Ohio State students furious after university reports hate crime by Blacks against Whites

COLUMBUS, Ohio — Students at Ohio State University gathered early last month to protest the school’s handling of a hate crime involving Black perpetrators and White victims.

OSU is required by the Clery Act to report crimes that occur on and around campus and sent a Public Safety Notice to the community explaining that on September 2, two related hate crimes “occurred in the campus area.”

“At approximately 11 p.m., officers responded to W. 12th Avenue and College Road on the report of a fight in progress. Officers arrived on scene and located the victim, an Ohio State student. The victim reported that he was walking along High Street on the west sidewalk when an unknown Black male standing across the street yelled a racial slur. The two exchanged words and the suspect that initiated the altercation ran toward the victim punching him in the face. The victim left the area before seeking help for his injuries,” the notice said, according to Daily Wire.

Two other students approached police to “report a similar incident from around the same time.” These two students said a Black female in the off-campus area pulled up next to the victims in her car and yelled the same racial slur at them. The students ignored the driver but she either followed them or came across them again, this time getting out of her car and attacking the female OSU student while a Black male – which police believe to be the same man who attacked the other student – attacked the male OSU student.

The race of the victims was not identified until days later when two follow-up emails sent from OSU’s Department of Public Safety, reported Campus Reform.

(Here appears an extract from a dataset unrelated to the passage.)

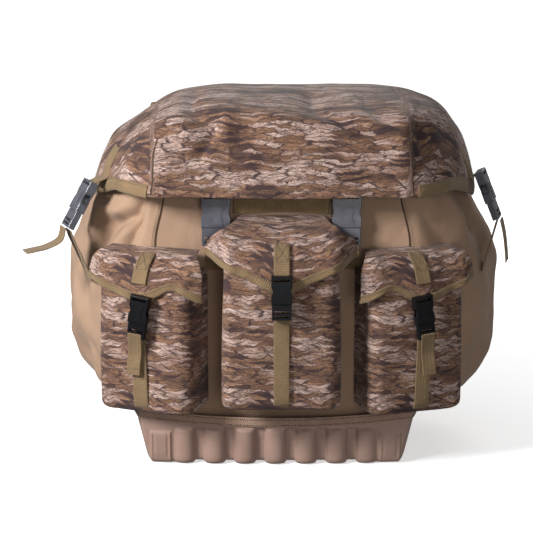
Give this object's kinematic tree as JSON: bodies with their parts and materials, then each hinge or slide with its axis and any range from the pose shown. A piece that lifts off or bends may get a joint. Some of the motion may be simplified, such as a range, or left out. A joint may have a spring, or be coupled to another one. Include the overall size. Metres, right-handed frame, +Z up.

On September 8, the outlet reported, “roughly 100 students gathered outside of the school’s administrative offices in order to protest the ‘error and confusion in the handling of’ the public safety notices.”

Some students tweeted that the initial report, which omitted the victims’ races, meant the university was “mocking their entire Black student body right now.” The student added: “They’re blatantly making campus more uncomfortable and dangerous for us and POC.”

Further, OSU student group Student Solidarity claimed that because the attackers were Black and the victims were White, it could not be considered a hate crime.

“The details of this incident that were shared in OSU’s public safety notice do not meet the legal definition of a hate crime. To refer to it as such solely because the alleged perpetrators used a ‘racial slur’ is illogical,” the organization argued. “’Racial slurs’ referring to White people are not based on a history of violence & oppression towards White people. Using this ‘slur’ does not have the same violent, racist implications as a White person saying the n-word, for example, nor does it make this incident a hate crime.”

One student suggested to student newspaper The Lantern that Black people can’t be racist toward White people.

University Police Chief Kimberly Spears-McNatt told the campus outlet that victims’ race was mistakenly omitted from the first notice, hence the correction.